Denial: People often find it difficult to admit to themselves that they are abused. This is especially true for male targets of abuse because there is not wide acknowledgment of spousal abuse by women.

Shame: over feeling like they are giving up, like they have failed. For men there is the added sense that it reflects badly on them as a man if they are targets of abuse by a woman.

Guilt: Abusers are skilled at blaming their victims for making them abuse. This is particularly effective if one of the abusive tactics is to blame the partner for virtually everything—the target of the abuse becomes conditioned to accept blame.

Economics: Worry over the cost of a separate household.

Fear: of losing their children.

Fear: of losing their place in society.

Fear: of being alone forever.

Fear: of the unknown.

Fear: of retaliation. The target of abuse becomes conditioned to there being a “price to pay” whenever they try to stand up for themselves. Abusers may threaten reprisals if the target leaves.
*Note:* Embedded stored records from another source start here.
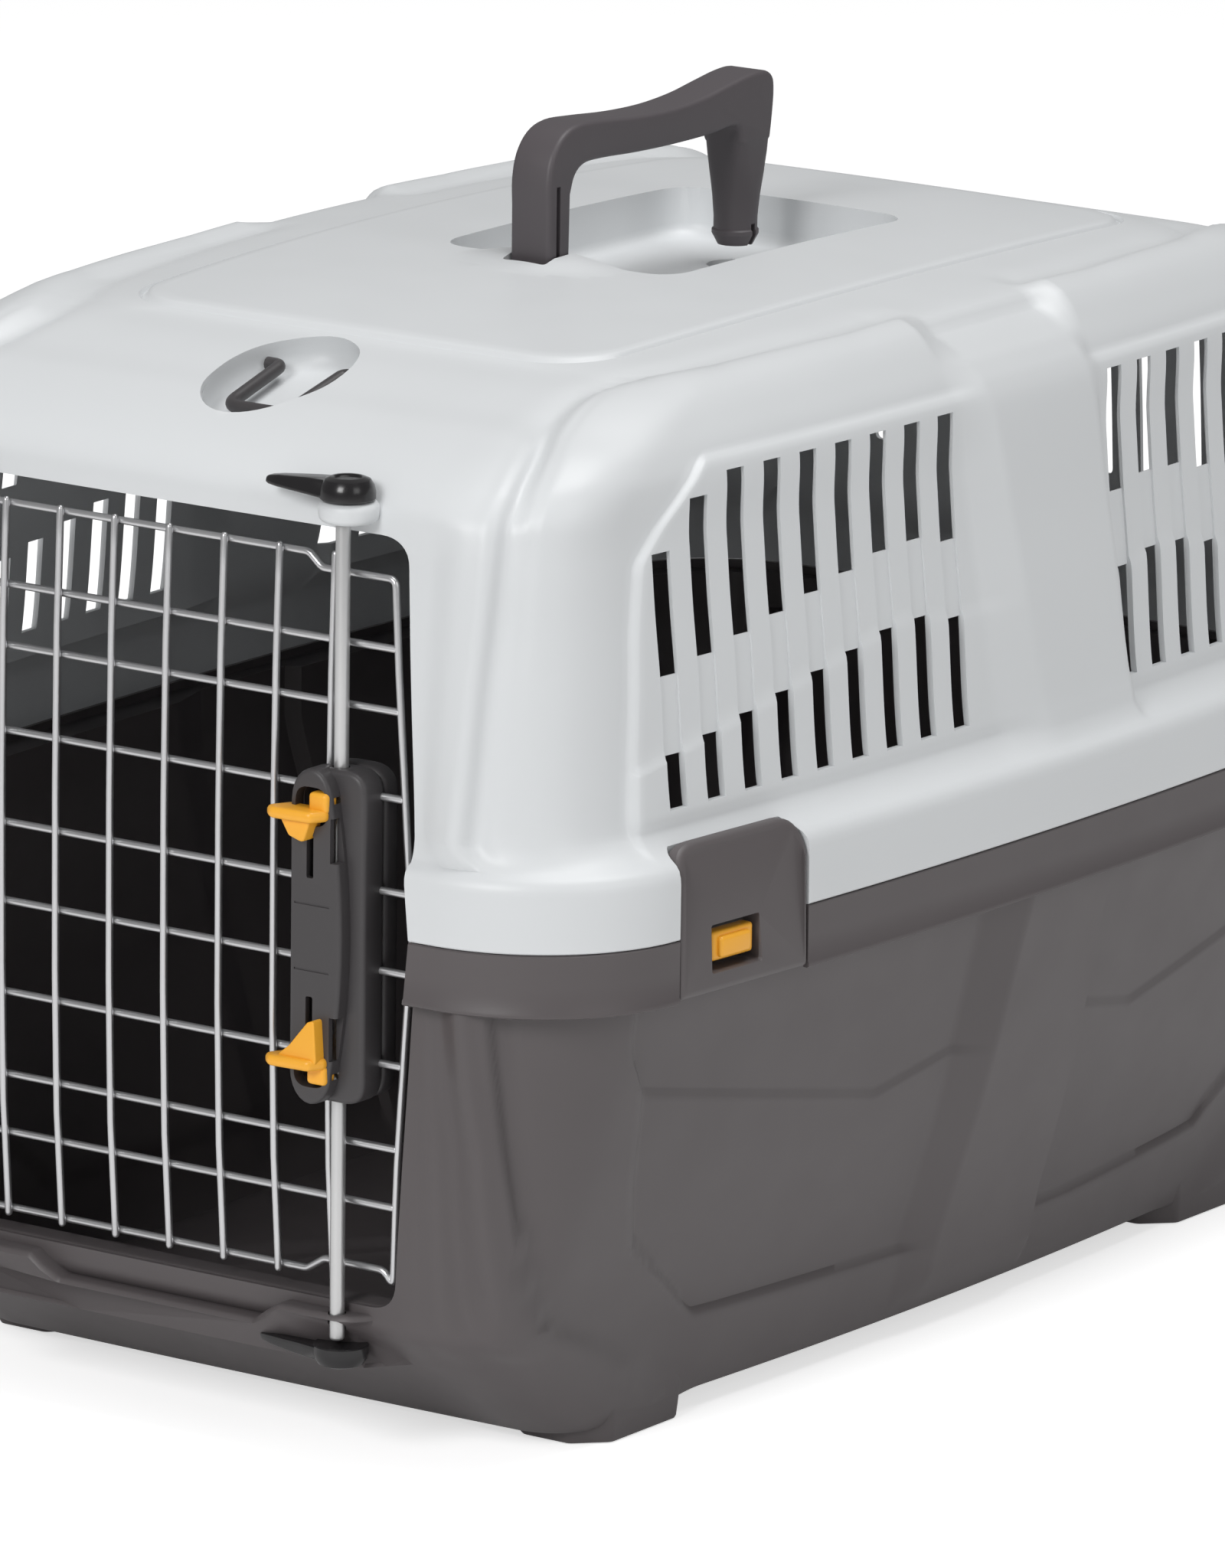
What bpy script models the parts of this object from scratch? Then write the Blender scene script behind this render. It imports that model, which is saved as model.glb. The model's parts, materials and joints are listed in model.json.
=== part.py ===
"""Pet transport carrier, 600 x 400 x 390 mm class: two moulded half shells with a wire door.

The door (front) faces -Y, the right side faces +X and Z = 0 is the ground under the feet.
Units are metres. Each moving piece has its origin on its joint's axis.
"""

import math

import bmesh
import bpy
from mathutils import Matrix, Vector

MM = 0.001

# Driving dimensions of the shells (half sizes; the bow makes the long sides slightly convex).
RIM_HALF_WIDTH = 200 * MM
RIM_HALF_LENGTH = 302 * MM
RIM_CORNER = 65 * MM
SIDE_BOW = 0.19  # metres of sagitta per square metre of length
END_BOW = 0.10
SEAM_Z = 199.5 * MM
GAP = 0.3 * MM
RIM_LOW_Z = 176.5 * MM
RIM_HIGH_Z = 228 * MM
FLOOR_Z = 8 * MM
WALL = 3 * MM
ROOF_EDGE_Z = 385 * MM
ROOF_HALF = (111 * MM, 187 * MM)

# Feet.
FOOT_X = (98 * MM, 140 * MM)
FOOT_Y = (157 * MM, 219 * MM)

# Door opening: a hexagon, widest at the seam, with a return flange behind its edge.
OPENING_HALF_MID = 119 * MM
OPENING_HALF_END = 107 * MM
OPENING_Z = (54 * MM, 342 * MM)
OPENING_CORNER = 12 * MM
FLANGE_Y = (-298 * MM, -276 * MM)
FLANGE_WALL = 4 * MM
OPENING_CUT_Y = (-330 * MM, -250 * MM)
ABOVE_ROOF_Z = 400 * MM
SEAT_FRONT_Y = -320 * MM
SEAT_PLAY = 0.5 * MM
SEATS_Z = ((40 * MM, 60 * MM), (336 * MM, 347 * MM))

# The round boss over the bolt that carries the top safety lever, and both levers.
LEVER_Y = -291 * MM
BOSS_Y = -289 * MM
BOSS_Z = (340 * MM, 352 * MM)
BOSS_R = 11 * MM
LEVER_DOME_R = (10 * MM, 7.5 * MM)
LEVER_TAIL = 34 * MM
LEVER_ROOT_HALF = 8.5 * MM
LEVER_TIP_HALF = 2 * MM
TOP_LEVER_Z = (352.3 * MM, 360.5 * MM)
BOTTOM_LEVER_Z = (37 * MM, 45.3 * MM)

# Door: vertical wires in the door plane, horizontal wires right behind them.
DOOR_Y = -291 * MM
WIRE_R = 1.4 * MM
WIRE_PITCH = 24.4 * MM
DOOR_HALF_MID = 108 * MM
DOOR_HALF_END = 98 * MM
DOOR_Z = (68 * MM, 330 * MM)
CROSS_WIRES_Z = [z * MM for z in (97, 119, 150, 184, 213, 247, 278, 300)]
UPRIGHTS_EACH_SIDE = 3
UPRIGHT_OVERHANG = 3 * MM
FRAME_CORNER = 8 * MM
HINGE_PINS_Z = {"lower_hinge_pin": (46 * MM, 107 * MM), "upper_hinge_pin": (290 * MM, 346 * MM)}
HINGE_X = -92 * MM
BOLT_X = 80 * MM
BOLT_Y = -293.4 * MM
BOLT_R = 2.7 * MM
BOLT_TIP_Z = (47 * MM, 345.5 * MM)
BOLT_ROOT = 22 * MM  # from the latch's middle
GRIP_OFFSET = 45 * MM
LATCH_MID_Z = 196 * MM
SPRING_R = 2.2 * MM
SPRING_WIRE_R = 0.45 * MM
SPRING_COILS = 6
SPRING_STEPS = 10
SPRING_PLAY = 0.2 * MM

# Latch housing on the door.
HOUSING_X = (68 * MM, 92 * MM)
HOUSING_FRONT = -305 * MM
HOUSING_HALF_HEIGHT = 61 * MM
HOUSING_CORNER = 10 * MM
HOUSING_WALL = 2 * MM
BACK_PLATE_DEPTH = 8 * MM
WEB_HALF = 3 * MM  # the web at mid height that both springs push against
TRIGGER_REACH = (26 * MM, 52 * MM)
TRIGGER_SLOT_X = 84 * MM
TRIGGER_SLOT_BACK = -297 * MM
COLLAR_X = (75 * MM, 83 * MM)
COLLAR_Y = (-301.5 * MM, -296.5 * MM)
COLLAR_HALF_Z = 5 * MM
WING_X = (59 * MM, 82 * MM)
WING_Y = (-309 * MM, -300 * MM)
WING_HALF_Z = 4 * MM

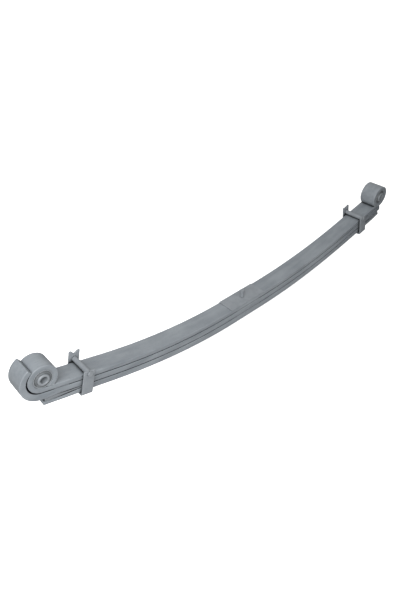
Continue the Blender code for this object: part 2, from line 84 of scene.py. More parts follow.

Social pressure: to stay married.

Physical attraction.

 There may be some benefits to the relationship: access to sex, prestige, etc.

Overemphasis on patience & forgiveness to the detriment of justice & respect.

Isolation: Abusers often isolate their partners from their friends & family.

Low self-confidence: Abuse undermines a person’s sense that they can manage on their own.

Lack of support: This can be particularly true for men as there are very few resources for men who are targets of abuse.

Confusion: Abuse is very confusing. It can drain the abuse target and leave them immobilized.